[START]
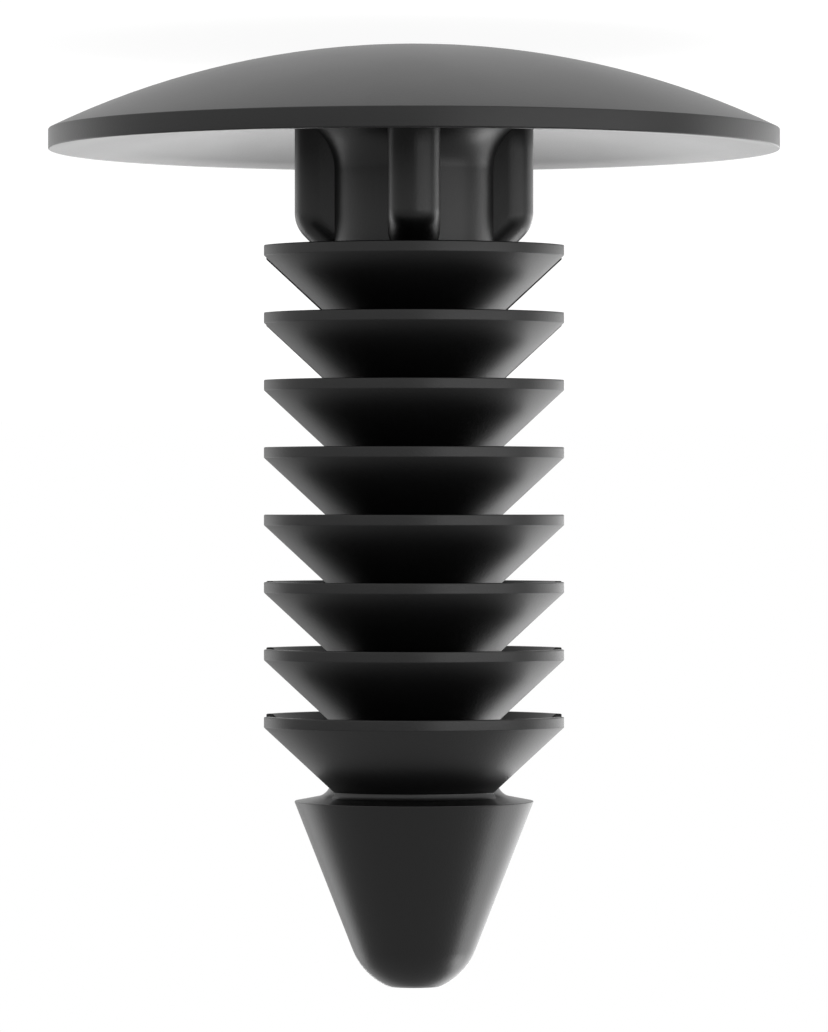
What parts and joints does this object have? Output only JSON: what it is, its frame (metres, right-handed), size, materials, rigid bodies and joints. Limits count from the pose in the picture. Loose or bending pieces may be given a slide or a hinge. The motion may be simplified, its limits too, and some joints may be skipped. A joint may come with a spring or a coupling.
{
  "type": "fir tree trim clip",
  "caption": "Push-in fir tree clip: a domed round head, a ribbed collar and a slotted stack of flexible cone fins that grips a panel hole, ending in a pointed tip.",
  "frame": {"origin": "middle of the domed head, the lowest point of the clip when it stands on its head", "axes": "+Z along the stem from the head to the tip, the way the clip is pushed in; the slot through the fins opens to +X and -X"},
  "size_m": [0.018, 0.018, 0.0232],
  "materials": {
    "nylon": "dark charcoal moulded nylon, fine matte texture"
  },
  "bodies": {
    "root": {"trim_clip": "nylon"}
  },
  "joints": []
}
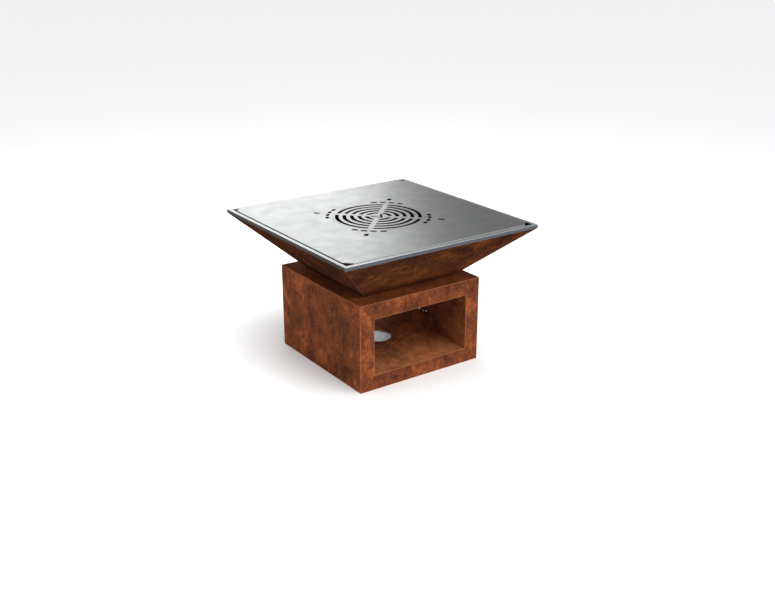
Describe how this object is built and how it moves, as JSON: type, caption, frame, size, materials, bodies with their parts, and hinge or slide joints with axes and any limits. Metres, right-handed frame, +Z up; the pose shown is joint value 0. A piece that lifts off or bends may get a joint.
[END]
▸ **EXERCISE**:
Extract all of the data shown above and repeat it verbatim.

▸ **TASK ANSWER**:
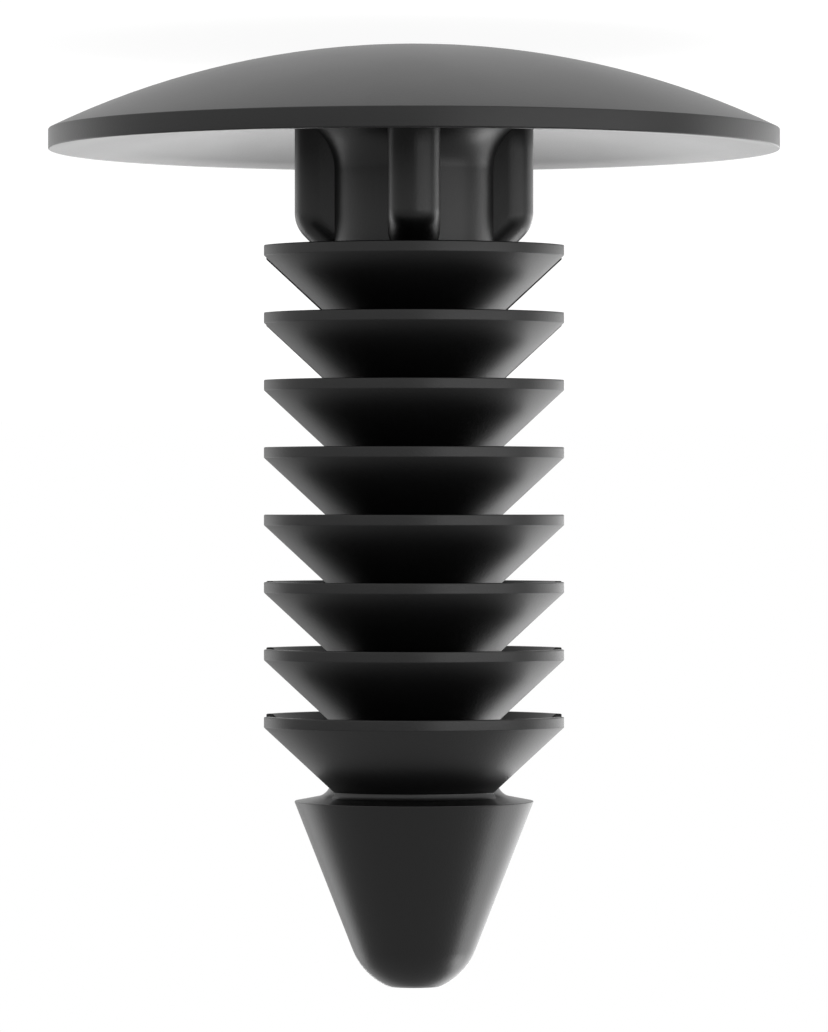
What parts and joints does this object have? Output only JSON: what it is, its frame (metres, right-handed), size, materials, rigid bodies and joints. Limits count from the pose in the picture. Loose or bending pieces may be given a slide or a hinge. The motion may be simplified, its limits too, and some joints may be skipped. A joint may come with a spring or a coupling.
{
  "type": "fir tree trim clip",
  "caption": "Push-in fir tree clip: a domed round head, a ribbed collar and a slotted stack of flexible cone fins that grips a panel hole, ending in a pointed tip.",
  "frame": {"origin": "middle of the domed head, the lowest point of the clip when it stands on its head", "axes": "+Z along the stem from the head to the tip, the way the clip is pushed in; the slot through the fins opens to +X and -X"},
  "size_m": [0.018, 0.018, 0.0232],
  "materials": {
    "nylon": "dark charcoal moulded nylon, fine matte texture"
  },
  "bodies": {
    "root": {"trim_clip": "nylon"}
  },
  "joints": []
}
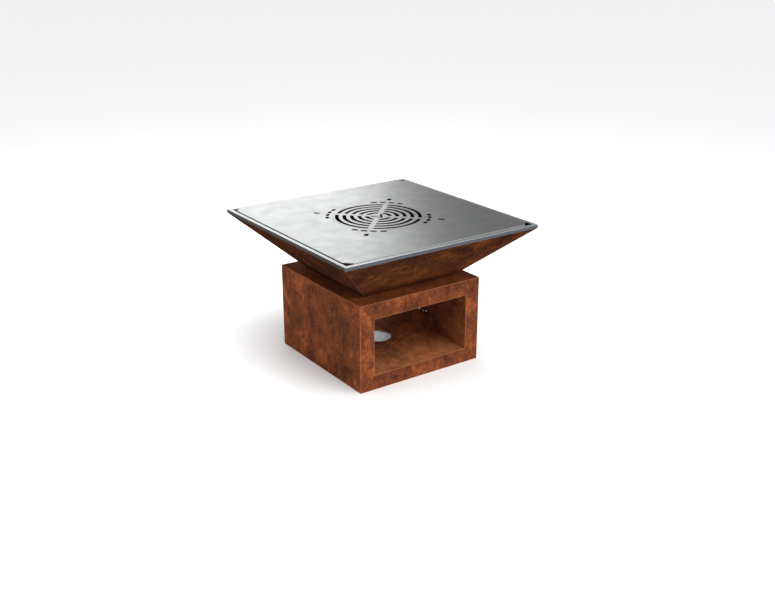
Describe how this object is built and how it moves, as JSON: type, caption, frame, size, materials, bodies with their parts, and hinge or slide joints with axes and any limits. Metres, right-handed frame, +Z up; the pose shown is joint value 0. A piece that lifts off or bends may get a joint.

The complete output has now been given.